▶ _Task requirements_
Write out exactly, please, the lines from the one containing "Write the JSON" to the end of the material.

▶ _Data to process_
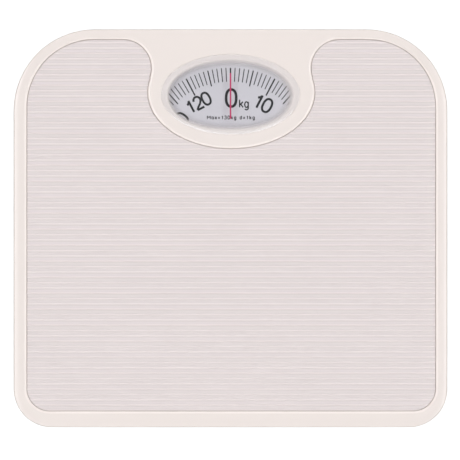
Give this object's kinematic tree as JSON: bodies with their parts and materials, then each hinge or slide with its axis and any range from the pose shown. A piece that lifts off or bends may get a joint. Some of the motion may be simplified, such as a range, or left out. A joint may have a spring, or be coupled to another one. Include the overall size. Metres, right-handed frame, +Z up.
{
  "type": "mechanical dial platform scale",
  "caption": "Low rectangular platform scale with rounded corners, a ribbed foot mat and an oval window over a turning dial, on levers, a spring, a crank and a rack.",
  "frame": {"origin": "on the floor, under the middle of the platform", "axes": "+X to the right, +Y to the rear where the dial window is, +Z up"},
  "size_m": [0.285, 0.2614, 0.052],
  "materials": {
    "white_enamel": "satin stove enamel",
    "mat_rubber": "matt ribbed vinyl",
    "lens_plastic": "clear polished",
    "index_red": "printed",
    "dial_print": "printed",
    "dial_face": "matt printed",
    "foot_rubber": "matt",
    "brass": "bright",
    "spring_steel": "bright wire",
    "wheel_plastic": "moulded, knurled",
    "cast_alloy": "die cast",
    "zinc_steel": "zinc plated"
  },
  "bodies": {
    "base": {"base_tray": "white_enamel", "foot_front_left": "foot_rubber", "foot_front_right": "foot_rubber", "foot_rear_left": "foot_rubber", "foot_rear_right": "foot_rubber", "fulcrum_stand_front_left": "zinc_steel", "fulcrum_stand_front_right": "zinc_steel", "fulcrum_stand_rear_left": "zinc_steel", "fulcrum_stand_rear_right": "zinc_steel", "fulcrum_stand_rivets": "zinc_steel", "spring_bridge": "zinc_steel", "spring_bridge_screws": "zinc_steel", "dial_bridge": "zinc_steel", "dial_bridge_screws": "zinc_steel", "dial_bearing_bush": "brass", "crank_bracket": "zinc_steel", "crank_bracket_rivets": "zinc_steel", "crank_pivot_pin": "zinc_steel", "rack_guides": "brass", "retaining_spring_front_left": "spring_steel", "retaining_spring_front_right": "spring_steel", "retaining_spring_rear_left": "spring_steel", "retaining_spring_rear_right": "spring_steel"},
    "dial": {"dial_disc": "dial_face", "dial_hub": "cast_alloy", "dial_pinion": "brass", "dial_shaft": "zinc_steel", "shaft_clip": "spring_steel"},
    "platform": {"platform_cover": "white_enamel", "foot_mat": "mat_rubber", "window_lens": "lens_plastic", "index_line": "index_red", "platform_post_front_left": "zinc_steel", "platform_post_front_right": "zinc_steel", "platform_post_rear_left": "zinc_steel", "platform_post_rear_right": "zinc_steel", "platform_spring_hooks": "zinc_steel"},
    "long_lever_l": {"long_lever_left": "zinc_steel", "long_lever_left_pins": "zinc_steel"},
    "long_lever_r": {"long_lever_right": "zinc_steel", "long_lever_right_pins": "zinc_steel"},
    "short_lever_l": {"short_lever_left": "zinc_steel", "short_lever_left_pins": "zinc_steel"},
    "short_lever_r": {"short_lever_right": "zinc_steel", "short_lever_right_pins": "zinc_steel"},
    "plate": {"spring_plate": "zinc_steel", "lower_spring_seat": "cast_alloy"},
    "crank_arm": {"crank": "zinc_steel", "crank_finger_pin": "zinc_steel"},
    "rack_bar": {"rack": "brass", "rack_pin": "zinc_steel"},
    "wheel": {"zero_wheel": "wheel_plastic"},
    "hanger": {"spring_hanger": "zinc_steel", "upper_spring_seat": "cast_alloy", "main_spring": "spring_steel"}
  },
  "joints": [
    {"name": "dial_spin", "type": "hinge", "parent": "base", "child": "dial", "pos_m": [0, 0.0428, 0.0446], "axis": [0, 0, 1], "range_deg": [0, 360], "stiffness_Nm_per_rad": 0.0226, "springref_deg": -3.15},
    {"name": "platform_travel", "type": "slide", "parent": "base", "child": "platform", "axis": [0, 0, -1], "range_m": [0, 0.0007], "deforming": ["retaining_spring_front_left", "retaining_spring_front_right", "retaining_spring_rear_left", "retaining_spring_rear_right"]},
    {"name": "long_lever_left_tilt", "type": "hinge", "parent": "base", "child": "long_lever_l", "pos_m": [-0.112, -0.098, 0.021], "axis": [-0.9184, 0.3957, 0], "range_deg": [0, 1.67]},
    {"name": "long_lever_right_tilt", "type": "hinge", "parent": "base", "child": "long_lever_r", "pos_m": [0.112, -0.098, 0.021], "axis": [-0.9184, -0.3957, 0], "range_deg": [0, 1.67]},
    {"name": "short_lever_left_tilt", "type": "hinge", "parent": "base", "child": "short_lever_l", "pos_m": [-0.112, 0.09, 0.021], "axis": [0.8535, 0.521, 0], "range_deg": [0, 2.2]},
    {"name": "short_lever_right_tilt", "type": "hinge", "parent": "base", "child": "short_lever_r", "pos_m": [0.112, 0.09, 0.021], "axis": [0.8535, -0.521, 0], "range_deg": [0, 2.2]},
    {"name": "spring_plate_travel", "type": "slide", "parent": "base", "child": "plate", "axis": [0, 0, -1], "range_m": [0, 0.00678], "deforming": ["main_spring"]},
    {"name": "crank_swing", "type": "hinge", "parent": "base", "child": "crank_arm", "pos_m": [0.00475, 0.0935, 0.0146], "axis": [-1, 0, 0], "range_deg": [0, 36.6]},
    {"name": "rack_travel", "type": "slide", "parent": "base", "child": "rack_bar", "axis": [0, 1, 0], "range_m": [0, 0.01508]},
    {"name": "zero_wheel_turn", "type": "hinge", "parent": "base", "child": "wheel", "pos_m": [0, 0.1155, 0.041], "axis": [0, 0, 1], "range_deg": [-180, 180]},
    {"name": "hanger_adjust", "type": "slide", "parent": "base", "child": "hanger", "axis": [0, 0, 1], "range_m": [-0.0004, 0.0004]}
  ],
  "couplings": [
    {"joint": "dial_spin", "follows": "platform_travel", "rad_per_m": 8976},
    {"joint": "long_lever_left_tilt", "follows": "platform_travel", "rad_per_m": 41.673},
    {"joint": "long_lever_right_tilt", "follows": "platform_travel", "rad_per_m": 41.673},
    {"joint": "short_lever_left_tilt", "follows": "platform_travel", "rad_per_m": 54.871},
    {"joint": "short_lever_right_tilt", "follows": "platform_travel", "rad_per_m": 54.871},
    {"joint": "spring_plate_travel", "follows": "platform_travel", "ratio": 9.6866},
    {"joint": "crank_swing", "follows": "platform_travel", "rad_per_m": 912.49},
    {"joint": "rack_travel", "follows": "platform_travel", "ratio": 21.542},
    {"joint": "zero_wheel_turn", "follows": "hanger_adjust", "rad_per_m": 7854}
  ]
}
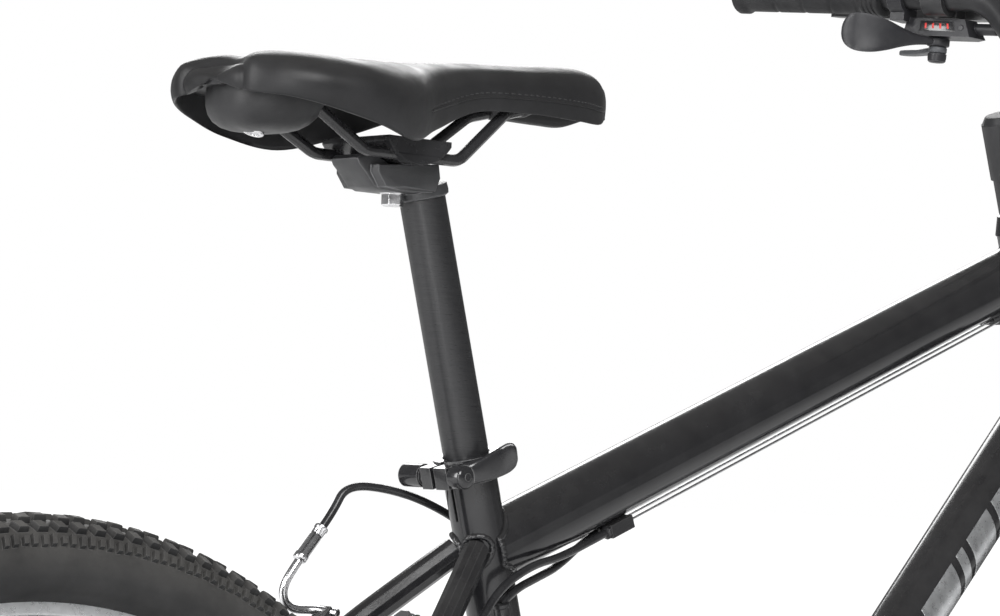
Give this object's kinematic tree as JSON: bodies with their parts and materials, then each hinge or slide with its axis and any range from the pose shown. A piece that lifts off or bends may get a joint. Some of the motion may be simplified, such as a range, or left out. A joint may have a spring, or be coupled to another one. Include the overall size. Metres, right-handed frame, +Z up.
{
  "type": "hardtail mountain bicycle",
  "caption": "Hardtail mountain bicycle with a short-travel fork, rim brakes, two derailleurs, knobbly tyres, a quick-release seatpost and trigger shifters.",
  "frame": {"origin": "on the ground, midway between the two axles, in the bicycle's middle plane", "axes": "+X forward, +Y to the rider's left, +Z up"},
  "size_m": [1.747, 0.6318, 1.0919],
  "materials": {
    "frame_black_gloss": "gloss black paint",
    "post_anodised": "satin dark-grey anodising",
    "vinyl": "smooth black vinyl",
    "base_plastic": "moulded black plastic",
    "rail_black": "satin black steel",
    "cast_grey": "cast dark grey",
    "bright_steel": "zinc-plated steel",
    "collar_black": "gloss black anodising",
    "tyre_rubber": "knobbly black rubber",
    "rim_silver": "machined silver",
    "hub_silver": "satin silver",
    "spoke_steel": "bright stainless steel",
    "fork_black": "gloss black magnesium",
    "bar_black": "satin black",
    "grip_rubber": "ribbed black rubber",
    "control_black": "matte black plastic",
    "control_grey": "matte dark-grey plastic",
    "brake_black": "satin black",
    "crank_black": "satin black",
    "sprocket_steel": "nickel-plated steel",
    "derailleur_black": "satin black and grey",
    "pulley_plastic": "black plastic",
    "chain_steel": "oiled steel",
    "housing_black": "black cable housing",
    "pedal_black": "black resin"
  },
  "bodies": {
    "frame": {"head_tube": "frame_black_gloss", "top_tube": "frame_black_gloss", "down_tube": "frame_black_gloss", "seat_tube": "frame_black_gloss", "bottom_bracket": "frame_black_gloss", "chain_stays": "frame_black_gloss", "seat_stays": "frame_black_gloss", "dropouts": "frame_black_gloss", "headset_cups": "collar_black", "seat_collar": "collar_black", "rear_axle": "bright_steel", "front_derailleur_clamp": "derailleur_black", "rear_derailleur_body": "derailleur_black", "chain": "chain_steel", "rear_cables": "housing_black"},
    "seat_lever": {"seat_qr_lever": "collar_black"},
    "seatpost": {"seatpost": "post_anodised", "seat_clamp_head": "cast_grey"},
    "saddle": {"saddle_rails": "rail_black", "saddle_base": "base_plastic", "saddle_cover": "vinyl"},
    "steering": {"fork_crown": "fork_black", "stem": "bar_black", "handlebar": "bar_black", "grips": "grip_rubber", "brake_perches": "brake_black", "shifter_bodies": "control_black", "front_cables": "housing_black"},
    "brake_lever_left": {"brake_lever_left": "brake_black"},
    "brake_lever_right": {"brake_lever_right": "brake_black"},
    "shift_thumb_left": {"shift_thumb_left": "control_black"},
    "shift_thumb_right": {"shift_thumb_right": "control_black"},
    "shift_release_left": {"shift_release_left": "control_grey"},
    "shift_release_right": {"shift_release_right": "control_grey"},
    "fork_slider": {"fork_lowers": "fork_black", "front_axle": "bright_steel"},
    "front_wheel": {"front_tyre": "tyre_rubber", "front_rim": "rim_silver", "front_spokes": "spoke_steel", "front_hub": "hub_silver"},
    "rear_wheel": {"rear_tyre": "tyre_rubber", "rear_rim": "rim_silver", "rear_spokes": "spoke_steel", "rear_hub": "hub_silver"},
    "front_brake_left": {"front_brake_left": "brake_black"},
    "front_brake_right": {"front_brake_right": "brake_black"},
    "rear_brake_left": {"rear_brake_left": "brake_black"},
    "rear_brake_right": {"rear_brake_right": "brake_black"},
    "crankset": {"cranks": "crank_black", "chainrings": "sprocket_steel"},
    "pedal_left": {"pedal_left": "pedal_black"},
    "pedal_right": {"pedal_right": "pedal_black"},
    "cassette": {"cassette": "sprocket_steel"},
    "derailleur_link_outer": {"derailleur_link_outer": "derailleur_black"},
    "derailleur_link_inner": {"derailleur_link_inner": "derailleur_black"},
    "derailleur_knuckle": {"derailleur_knuckle": "derailleur_black"},
    "derailleur_cage": {"derailleur_cage": "derailleur_black"},
    "guide_pulley": {"guide_pulley": "pulley_plastic"},
    "idler_pulley": {"idler_pulley": "pulley_plastic"},
    "front_derailleur_cage": {"front_derailleur_cage": "sprocket_steel"}
  },
  "joints": [
    {"name": "seat_lever_hinge", "type": "hinge", "parent": "frame", "child": "seat_lever", "pos_m": [-0.24868, 0, 0.6863], "axis": [0, 1, 0], "range_deg": [0, 150]},
    {"name": "seatpost_slide", "type": "slide", "parent": "frame", "child": "seatpost", "axis": [-0.2756, 0, 0.9613], "range_m": [-0.1, 0.08]},
    {"name": "saddle_tilt", "type": "hinge", "parent": "seatpost", "child": "saddle", "pos_m": [-0.29997, 0, 0.89313], "axis": [0, 1, 0], "range_deg": [-8, 8]},
    {"name": "steering_hinge", "type": "hinge", "parent": "frame", "child": "steering", "pos_m": [0.36346, 0, 0.72196], "axis": [-0.3256, 0, 0.9455], "range_deg": [-60, 60], "deforming": ["front_cables"]},
    {"name": "brake_lever_left_hinge", "type": "hinge", "parent": "steering", "child": "brake_lever_left", "pos_m": [0.40877, 0.14823, 1.05505], "axis": [0.014, -0.0765, 0.997], "range_deg": [0, 17], "stiffness_Nm_per_rad": 2, "springref_deg": -5.73},
    {"name": "brake_lever_right_hinge", "type": "hinge", "parent": "steering", "child": "brake_lever_right", "pos_m": [0.40877, -0.14823, 1.05505], "axis": [-0.014, -0.0765, -0.997], "range_deg": [0, 17], "stiffness_Nm_per_rad": 2, "springref_deg": -5.73},
    {"name": "shift_thumb_left_hinge", "type": "hinge", "parent": "steering", "child": "shift_thumb_left", "pos_m": [0.39472, 0.14722, 1.06119], "axis": [-0.014, 0.0765, -0.997], "range_deg": [0, 35], "stiffness_Nm_per_rad": 0.3, "springref_deg": -11.46},
    {"name": "shift_thumb_right_hinge", "type": "hinge", "parent": "steering", "child": "shift_thumb_right", "pos_m": [0.39472, -0.14722, 1.06119], "axis": [0.014, 0.0765, 0.997], "range_deg": [0, 35], "stiffness_Nm_per_rad": 0.3, "springref_deg": -11.46},
    {"name": "shift_release_left_hinge", "type": "hinge", "parent": "steering", "child": "shift_release_left", "pos_m": [0.39472, 0.14722, 1.06119], "axis": [0.014, -0.0765, 0.997], "range_deg": [0, 20], "stiffness_Nm_per_rad": 0.2, "springref_deg": -11.46},
    {"name": "shift_release_right_hinge", "type": "hinge", "parent": "steering", "child": "shift_release_right", "pos_m": [0.39472, -0.14722, 1.06119], "axis": [-0.014, -0.0765, -0.997], "range_deg": [0, 20], "stiffness_Nm_per_rad": 0.2, "springref_deg": -11.46},
    {"name": "fork_slide", "type": "slide", "parent": "steering", "child": "fork_slider", "axis": [-0.3256, 0, 0.9455], "range_m": [0, 0.06], "stiffness_N_per_m": 6000, "springref_m": -0.02},
    {"name": "front_wheel_spin", "type": "hinge", "parent": "fork_slider", "child": "front_wheel", "pos_m": [0.5425, 0, 0.331], "axis": [0, 1, 0], "continuous": true},
    {"name": "rear_wheel_spin", "type": "hinge", "parent": "frame", "child": "rear_wheel", "pos_m": [-0.5425, 0, 0.331], "axis": [0, 1, 0], "continuous": true},
    {"name": "front_brake_left_hinge", "type": "hinge", "parent": "fork_slider", "child": "front_brake_left", "pos_m": [0.4479, 0.04, 0.56888], "axis": [0.9455, 0, 0.3256], "range_deg": [0, 4.2]},
    {"name": "front_brake_right_hinge", "type": "hinge", "parent": "fork_slider", "child": "front_brake_right", "pos_m": [0.4479, -0.04, 0.56888], "axis": [-0.9455, 0, -0.3256], "range_deg": [0, 4.2]},
    {"name": "rear_brake_right_hinge", "type": "hinge", "parent": "frame", "child": "rear_brake_right", "pos_m": [-0.36392, -0.04, 0.51443], "axis": [-0.7128, 0, 0.7014], "range_deg": [0, 4.2]},
    {"name": "rear_brake_left_hinge", "type": "hinge", "parent": "frame", "child": "rear_brake_left", "pos_m": [-0.36392, 0.04, 0.51443], "axis": [0.7128, 0, -0.7014], "range_deg": [0, 4.2]},
    {"name": "crank_spin", "type": "hinge", "parent": "frame", "child": "crankset", "pos_m": [-0.11369, 0, 0.299], "axis": [0, 1, 0], "continuous": true, "deforming": ["chain"]},
    {"name": "pedal_left_spin", "type": "hinge", "parent": "crankset", "child": "pedal_left", "pos_m": [-0.28369, 0, 0.299], "axis": [0, 1, 0], "continuous": true},
    {"name": "pedal_right_spin", "type": "hinge", "parent": "crankset", "child": "pedal_right", "pos_m": [0.05631, 0, 0.299], "axis": [0, 1, 0], "continuous": true},
    {"name": "cassette_spin", "type": "hinge", "parent": "frame", "child": "cassette", "pos_m": [-0.5425, 0, 0.331], "axis": [0, 1, 0], "continuous": true},
    {"name": "derailleur_outer_hinge", "type": "hinge", "parent": "frame", "child": "derailleur_link_outer", "pos_m": [-0.5455, -0.089, 0.281], "axis": [0.8, 0, 0.6], "range_deg": [-12, 20]},
    {"name": "derailleur_inner_hinge", "type": "hinge", "parent": "frame", "child": "derailleur_link_inner", "pos_m": [-0.5491, -0.07861, 0.2858], "axis": [0.8, 0, 0.6], "range_deg": [-12, 20]},
    {"name": "derailleur_knuckle_hinge", "type": "hinge", "parent": "derailleur_link_outer", "child": "derailleur_knuckle", "pos_m": [-0.52472, -0.069, 0.25329], "axis": [0.8, 0, 0.6], "range_deg": [-20, 12]},
    {"name": "derailleur_cage_hinge", "type": "hinge", "parent": "derailleur_knuckle", "child": "derailleur_cage", "pos_m": [-0.5185, 0, 0.235], "axis": [0, 1, 0], "range_deg": [-20, 30], "stiffness_Nm_per_rad": 1},
    {"name": "guide_pulley_spin", "type": "hinge", "parent": "derailleur_cage", "child": "guide_pulley", "pos_m": [-0.5125, 0, 0.227], "axis": [0, 1, 0], "continuous": true},
    {"name": "idler_pulley_spin", "type": "hinge", "parent": "derailleur_cage", "child": "idler_pulley", "pos_m": [-0.49162, 0, 0.17289], "axis": [0, 1, 0], "continuous": true},
    {"name": "front_derailleur_hinge", "type": "hinge", "parent": "frame", "child": "front_derailleur_cage", "pos_m": [-0.15469, -0.032, 0.433], "axis": [1, 0, 0], "range_deg": [-6, 8]}
  ],
  "couplings": [
    {"joint": "front_brake_left_hinge", "follows": "brake_lever_left_hinge", "ratio": 0.235},
    {"joint": "front_brake_right_hinge", "follows": "brake_lever_left_hinge", "ratio": 0.235},
    {"joint": "rear_brake_left_hinge", "follows": "brake_lever_right_hinge", "ratio": 0.235},
    {"joint": "rear_brake_right_hinge", "follows": "brake_lever_right_hinge", "ratio": 0.235},
    {"joint": "cassette_spin", "follows": "crank_spin", "ratio": 1.8889},
    {"joint": "guide_pulley_spin", "follows": "crank_spin", "ratio": -3.0909},
    {"joint": "idler_pulley_spin", "follows": "crank_spin", "ratio": 3.0909},
    {"joint": "derailleur_inner_hinge", "follows": "derailleur_outer_hinge", "ratio": 1},
    {"joint": "derailleur_knuckle_hinge", "follows": "derailleur_outer_hinge", "ratio": -1}
  ]
}
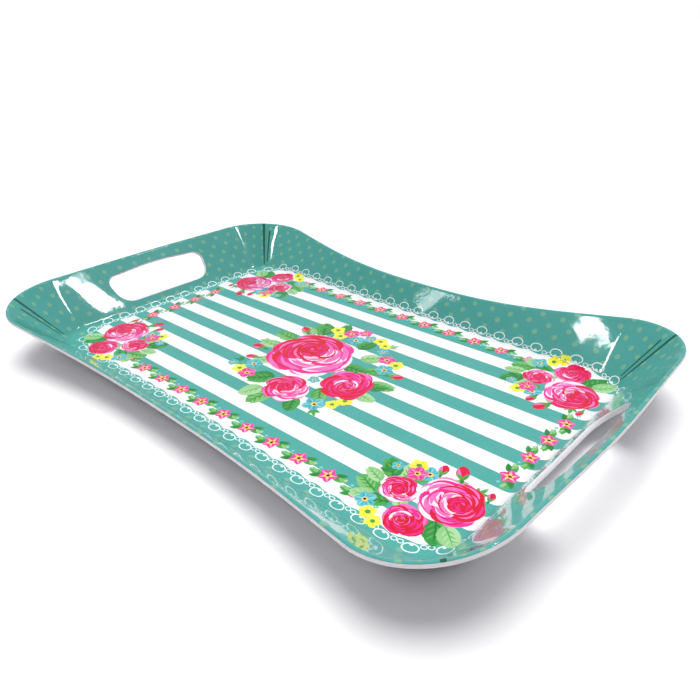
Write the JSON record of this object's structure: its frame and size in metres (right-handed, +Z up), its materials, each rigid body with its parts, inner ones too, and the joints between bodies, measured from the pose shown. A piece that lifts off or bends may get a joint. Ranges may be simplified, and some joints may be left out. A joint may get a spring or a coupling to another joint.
{
  "type": "serving tray",
  "caption": "Rectangular serving tray with flared walls, dipped long sides, hand holes in the raised ends and a floral printed inside under a clear glaze.",
  "frame": {"origin": "centre of the foot ring on the plane the tray stands on", "axes": "+X along the tray's length to one hand hole, +Y across it, +Z up out of the tray"},
  "size_m": [0.4216, 0.2728, 0.0413],
  "materials": {
    "shell": "white moulded melamine, smooth with a soft gloss",
    "print": "printed paper sheet bonded into the inside: teal with white stripes, lace and roses",
    "glaze": "clear hard melamine glaze, high gloss"
  },
  "bodies": {
    "root": {"tray_body": "shell", "printed_sheet": "print", "glaze_coat": "glaze"}
  },
  "joints": []
}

▶ _Solution_
Write the JSON record of this object's structure: its frame and size in metres (right-handed, +Z up), its materials, each rigid body with its parts, inner ones too, and the joints between bodies, measured from the pose shown. A piece that lifts off or bends may get a joint. Ranges may be simplified, and some joints may be left out. A joint may get a spring or a coupling to another joint.
{
  "type": "serving tray",
  "caption": "Rectangular serving tray with flared walls, dipped long sides, hand holes in the raised ends and a floral printed inside under a clear glaze.",
  "frame": {"origin": "centre of the foot ring on the plane the tray stands on", "axes": "+X along the tray's length to one hand hole, +Y across it, +Z up out of the tray"},
  "size_m": [0.4216, 0.2728, 0.0413],
  "materials": {
    "shell": "white moulded melamine, smooth with a soft gloss",
    "print": "printed paper sheet bonded into the inside: teal with white stripes, lace and roses",
    "glaze": "clear hard melamine glaze, high gloss"
  },
  "bodies": {
    "root": {"tray_body": "shell", "printed_sheet": "print", "glaze_coat": "glaze"}
  },
  "joints": []
}